• [Exercise goal]: How does the data below read from its first line through the line containing "import Sketcher"? Print those lines exactly.

## start Raw data

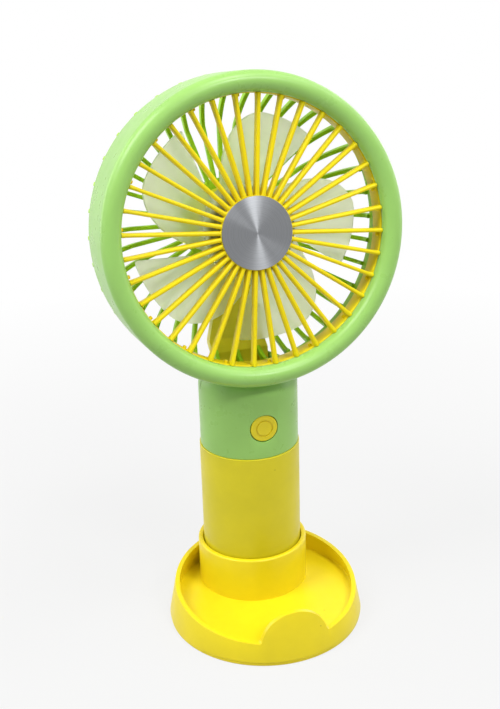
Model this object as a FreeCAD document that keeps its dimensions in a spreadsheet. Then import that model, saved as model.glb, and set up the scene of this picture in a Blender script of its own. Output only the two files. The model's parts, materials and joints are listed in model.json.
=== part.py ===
import FreeCAD, Part
import math
import os
import Sketcher

# A handheld fan that stands in a round desk base.
# Millimetres, +Z up, the front of the fan looks along -Y, and the origin is the
# centre of the base's underside. The head is modelled lying on its back: in the
# head's own frame +Z points out of the front of the fan and z = 0 is its back face.

Vector = FreeCAD.Vector

doc = FreeCAD.newDocument("handheld_fan")
sheet = doc.addObject("Spreadsheet::Sheet", "Sizes")

# Driving dimensions
DRIVING = [
    # Desk base
    ("base_radius", 37.5),
    ("plate_thickness", 1.4),
    ("plate_inset", 0.5),
    ("skirt_angle", 11.0),
    ("skirt_wall", 1.7),
    ("rim_slope", 8.5),
    ("floor_height", 8.2),
    ("floor_thickness", 2.0),
    ("tab_radius", 12.9),
    ("tab_rise", 11.2),
    ("tab_round", 0.35),
    ("tab_foot_round", 1.5),
    ("rim_round", 0.35),
    ("socket_rise", 17.6),
    ("socket_inset", 1.9),
    ("socket_wall", 1.9),
    ("socket_under_gap", 0.4),
    ("socket_floor_thickness", 1.6),
    ("socket_clearance", 0.3),
    ("seat_gap", 0.3),
    ("boss_radius", 2.8),
    ("base_screw_inset", 8.1),
    ("base_screw_angle", 30.0),
    # Screws
    ("screw_radius", 1.0),
    ("screw_head_radius", 1.9),
    ("screw_head", 0.8),
    ("screw_clearance", 0.06),
    ("screw_bite", 4.5),
    # Handle
    ("sleeve_radius", 19.0),
    ("sleeve_wall", 1.6),
    ("sleeve_floor", 2.0),
    ("seam_drop", 6.9),
    ("neck_radius", 18.6),
    ("neck_wall", 1.8),
    ("neck_room", 17.0),
    ("roof_thickness", 6.9),
    ("shoulder", 8.5),
    ("spigot_depth", 9.0),
    ("spigot_wall", 1.8),
    ("spigot_clearance", 0.15),
    ("saddle_clearance", 0.3),
    # Battery and electronics
    ("cell_radius", 9.2),
    ("cell_length", 65.0),
    ("cell_pad", 1.0),
    ("cell_clearance", 0.25),
    ("cradle_wall", 1.2),
    ("cradle_top_gap", 1.4),
    ("board_clearance", 1.0),
    ("board_gap", 2.5),
    ("board_thickness", 1.2),
    ("board_overhang", 1.1),
    ("ledge_width", 1.6),
    ("ledge_height", 1.4),
    ("button_rise", 3.9),
    ("button_radius", 5.1),
    ("button_gap", 0.3),
    ("button_recess", 0.35),
    ("button_rim", 1.2),
    ("button_flange", 1.0),
    ("button_ring_radius", 3.0),
    ("button_ring_width", 0.5),
    ("button_ring_depth", 0.35),
    ("button_travel", 0.5),
    ("switch_width", 6.2),
    ("switch_depth", 4.0),
    ("plunger_radius", 1.6),
    ("plunger_length", 2.4),
    ("plunger_clearance", 0.08),
    ("port_width", 9.0),
    ("port_height", 3.3),
    ("port_depth", 7.4),
    ("port_wall", 0.35),
    ("port_back", 1.0),
    ("port_setback", 0.9),
    ("port_clearance", 0.35),
    ("lamp_radius", 1.4),
    ("lamp_rise", 10.6),
    ("lamp_depth", 2.6),
    ("neck_screw_spread", 11.5),
    ("neck_screw_rise", 6.2),
    # Head position
    ("head_tilt", 7.9),
    ("saddle_depth", 5.1),
    ("head_offset", 9.6),
    # Front ring
    ("ring_radius", 54.3),
    ("lip_width", 7.2),
    ("ring_wall", 2.0),
    ("ring_back", 4.3),
    ("lip_step", 2.6),
    ("lip_edge", 1.0),
    # Front grille
    ("grille_inset", 3.1),
    ("grille_step", 0.3),
    ("grille_wall", 1.6),
    ("grille_wall_depth", 8.6),
    ("grille_lip_gap", 0.15),
    ("peg_radius", 0.7),
    ("peg_length", 1.0),
    ("peg_drop", 4.0),
    ("peg_turn", 8.0),
    ("pegs", 18),
    ("grille_flange", 1.4),
    ("front_ribs", 36),
    ("front_rib_width", 1.5),
    ("front_rib_depth", 3.0),
    ("front_rib_phase", 5.0),
    ("front_hub_radius", 12.9),
    ("front_hub_thickness", 2.6),
    ("disc_inset", 0.2),
    ("disc_thickness", 0.8),
    ("disc_proud", 0.45),
    # Impeller
    ("blades", 5),
    ("blade_tip_gap", 6.1),
    ("blade_root", 10.0),
    ("blade_lead", 12.6),
    ("blade_lead_round", 18.7),
    ("blade_tip_back", 2.0),
    ("blade_corner", 33.5),
    ("blade_trail_root", 1.0),
    ("blade_crest", 11.0),
    ("blade_thickness", 1.1),
    ("blade_setback", 2.2),
    ("blade_pitch_root", 0.45),
    ("blade_pitch_tip", 0.235),
    ("blade_phase", 80.0),
    ("impeller_hub_radius", 16.4),
    ("impeller_hub_wall", 1.3),
    ("hub_gap", 1.5),
    ("hub_length", 11.5),
    ("grille_gap", 2.9),
    ("impeller_hub_round", 2.0),
    # Motor
    ("shaft_radius", 1.0),
    ("running_clearance", 0.03),
    ("shaft_tail", 0.4),
    ("hub_boss_radius", 2.8),
    ("hub_boss_length", 1.4),
    ("yoke_wall", 1.0),
    ("yoke_length", 9.0),
    ("magnet_wall", 1.7),
    ("magnet_length", 8.0),
    ("air_gap", 0.4),
    ("stator_poles", 9),
    ("stator_length", 6.0),
    ("stator_ring", 2.1),
    ("pole_width", 1.5),
    ("pole_shoe", 1.1),
    ("coil_width", 0.75),
    ("bearing_radius", 2.3),
    ("bearing_length", 9.8),
    ("bearing_tube_wall", 1.2),
    ("motor_board_thickness", 0.8),
    ("motor_board_inset", 0.6),
    # Motor mount and its column
    ("motor_level", 6.6),
    ("mount_inset", 3.2),
    ("mount_wall", 2.0),
    ("bracket_thickness", 2.4),
    ("column_width", 17.6),
    ("column_thickness", 3.6),
    ("column_gap", 1.0),
    ("column_foot_width", 21.5),
    ("column_flare", 7.5),
    ("foot_setback", 4.5),
    ("foot_reach", 10.8),
    ("foot_rise", 4.0),
    ("toe_length", 6.8),
    ("toe_gap", 0.6),
    ("stem_thickness", 4.5),
    ("stem_bend", 3.5),
    ("stem_bend_reach", 9.3),
    ("stem_clearance", 0.3),
    ("stem_flange", 1.8),
    ("stem_flange_width", 1.5),
    ("cable_width", 2.4),
    ("cable_thickness", 1.1),
    ("cable_clearance", 0.2),
    ("cable_start", 9.0),
    # Rear guard
    ("rear_ribs", 36),
    ("rear_rib_width", 1.5),
    ("rear_hub_lip", 3.2),
    ("rear_thickness", 2.4),
    ("rear_phase", 8.3),
    ("bowl_depth", 15.9),
    ("bowl_width", 18.3),
    ("bowl_radius", 33.0),
    ("bowl_edge", 2.8),
    ("snap_clearance", 0.2),
    ("hook_clearance", 0.3),
    ("rear_ring_wall", 2.1),
    ("rear_ring_rise", 6.3),
    ("rear_ring_drop", 5.3),
    ("bridge_width", 2.4),
    ("rear_screw_spread", 7.0),
]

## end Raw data

• [Expected output]:
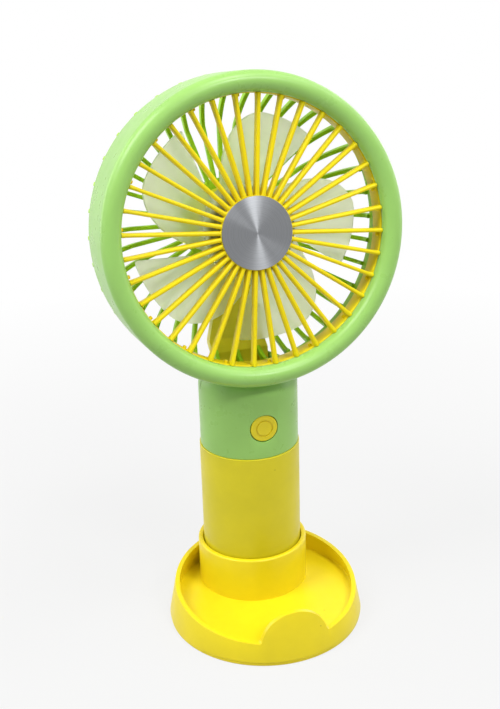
Model this object as a FreeCAD document that keeps its dimensions in a spreadsheet. Then import that model, saved as model.glb, and set up the scene of this picture in a Blender script of its own. Output only the two files. The model's parts, materials and joints are listed in model.json.
=== part.py ===
import FreeCAD, Part
import math
import os
import Sketcher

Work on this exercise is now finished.